Il est intéressant de remarquer que le premier pays européen à s’engager à respecter cette nouvelle norme du travail a été l’Italie, qui est également le premier « pays d’accueil » puisque la plupart des employés domestiques y sont des migrants.

D’autres ratifications sont attendues en 2013, notamment par la Belgique, le Danemark, la Norvège, le Costa Rica, la Colombie, la République dominicaine, l’Afrique du Sud, le Sénégal et l’Australie.

Par ailleurs, en 2012 quelques pays ont modifié leur législation nationale afin de couvrir le travail domestique ; c’est le cas du Chili, de l’Espagne, du Brésil, de Singapour, de la Thaïlande, du Vietnam et de Malawi.

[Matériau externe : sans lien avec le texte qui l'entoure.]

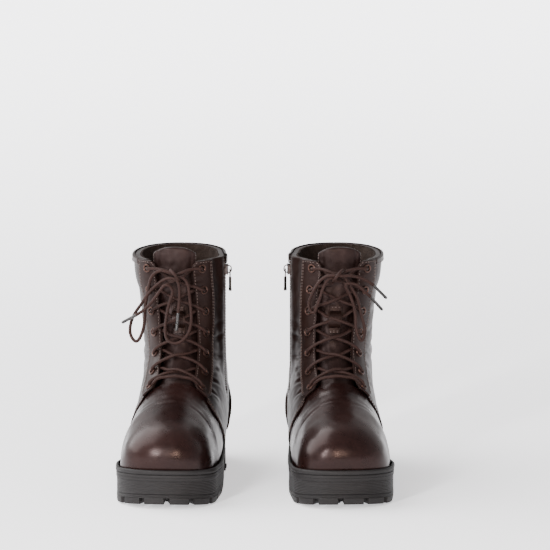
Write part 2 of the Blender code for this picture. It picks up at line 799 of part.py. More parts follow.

Une amélioration très nette a été constatée l’année dernière, en partie grâce à la campagne « 12 ratifications en 2012 », une initiative conduite dans plus de 85 pays par la Confédération syndicale internationale (CSI) en partenariat avec le Réseau international des travailleurs domestiques (IDWN) et d’autres fédérations syndicales et organisations de défense des droits humains.

Si la notion de « travailleur domestique » de l’OIT inclut certains emplois à prépondérance masculine (jardiniers, chauffeurs, maîtres d’hôtel, etc.), il n’en demeure pas moins qu’il s’agit d’un secteur très fortement féminisé puisque plus de 80 % de l’ensemble des travailleurs domestiques sont des femmes.

Par exemple, l’emploi domestique représente un emploi féminin sur cinq au Moyen-Orient et un sur six en Amérique latine et aux Caraïbes.

C’est pourquoi le droit à la protection de la maternité est une préoccupation cruciale pour l’OIT, notamment dans les régions du monde où le principe de l’égalité de traitement n’est toujours pas mis en application, comme au Moyen-Orient et dans les pays du Golfe.

Dans ces pays la discrimination conduit à des inégalités de salaire fondées sur le sexe et la nationalité.

Par exemple, en Malaisie les employées de maison philippines sont mieux payées que les Indonésiennes, et leurs compatriotes travaillant en Jordanie sont mieux payées que leurs collègues sri-lankaises ou éthiopiennes.

Il est donc impératif de faire ratifier rapidement la convention n° 189, qui permettra, au minimum, de garantir un traitement juste et équitable.